Der Autor schreibt, dass die Aufgabe der Politik sei, die Wirtschaft im Sinne der gesamten Menschheit zu gestalten. Richtig. Deshalb steht ja der Mensch im Mittelpunkt einer jeden rechtsstaatlichen Verfassung.
Menschen entwickeln Sensibilität und geben sich heute gern als bewusst und informiert über Themen wie Rassismus, Sexismus, LGBTQ+-Rechte, Umweltbelange und andere systemische Ungerechtigkeiten, was eine Errungenschaft der fortdauernden Zivilisation ist, nicht der Religion.
Der Autor strebt zwar einen konstruktiven Austausch auf Augenhöhe an, um die Perspektive der armen Länder und der aufstrebenden Schwellenländer zu verstehen.

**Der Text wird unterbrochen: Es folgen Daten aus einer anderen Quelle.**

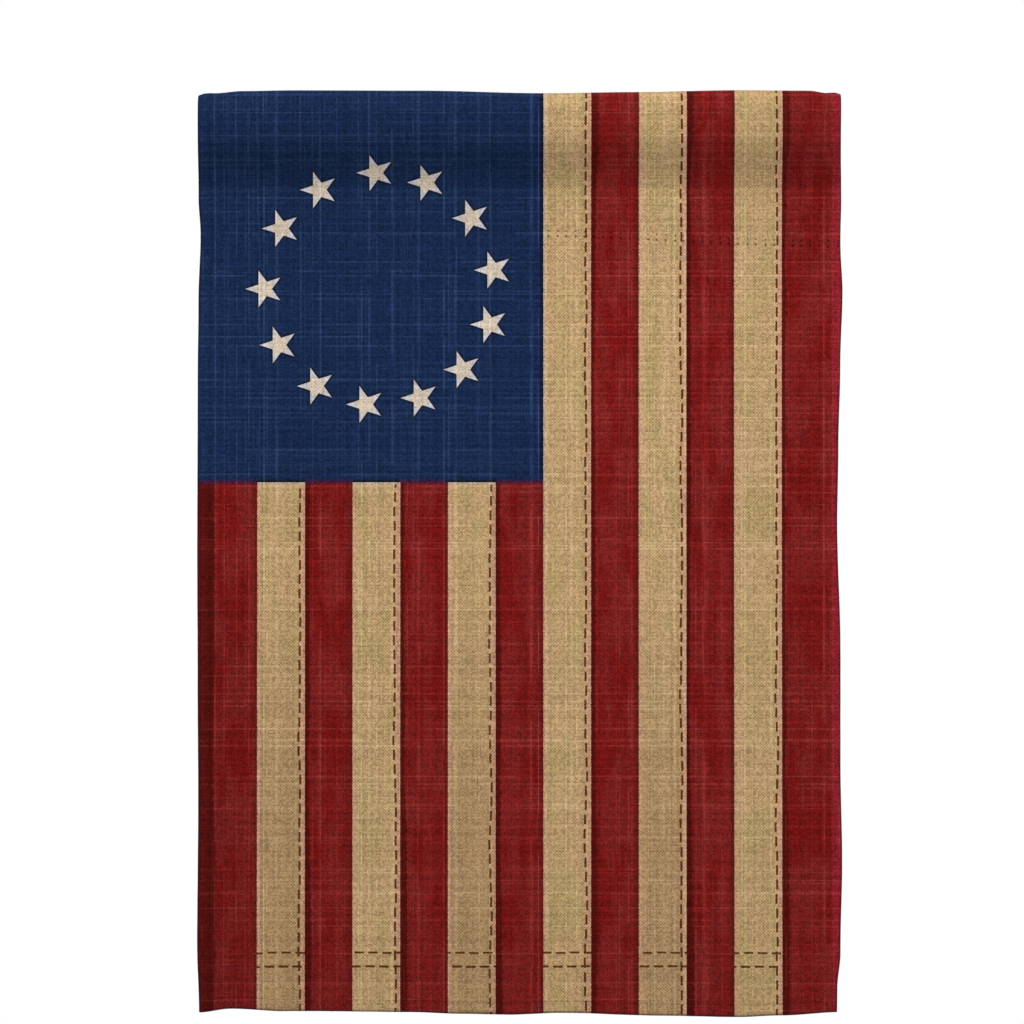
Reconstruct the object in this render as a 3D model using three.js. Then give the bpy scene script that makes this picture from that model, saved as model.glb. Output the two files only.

Und er meint es allem Anschein nach gut. Aber wie sensibel sind zum Beispiel die Chinesen, Japaner und Inder gegenüber dem «Reichtum der biblischen Botschaft»?
Warum sollen sie christliche Soziallehre als Gegenprogramm zum «Ego Kapitalismus» akzeptieren, auch wenn die globalen Unzulänglichkeiten in Sachen Wirtschaft und Ökologie mehr oder weniger alle Nationen gleich stark treffen?
Bemerkenswert ist, dass Fabio De Masi sich im Vorwort redlich darum bemüht, dem Leser nahezulegen, den Verweis auf die Kirche im Buch nicht zu überbewerten. Wichtig sei die originelle Kapitalismuskritik. Na, Ja?
Der Autor will ein Dogma (Neoliberalismus) durch ein anderes Dogma (Kirche) ersetzen. Das ist in der Tat so, wie einem spekulativen Ansatz Vorrang vor wissenschaftlicher Stringenz zu geben.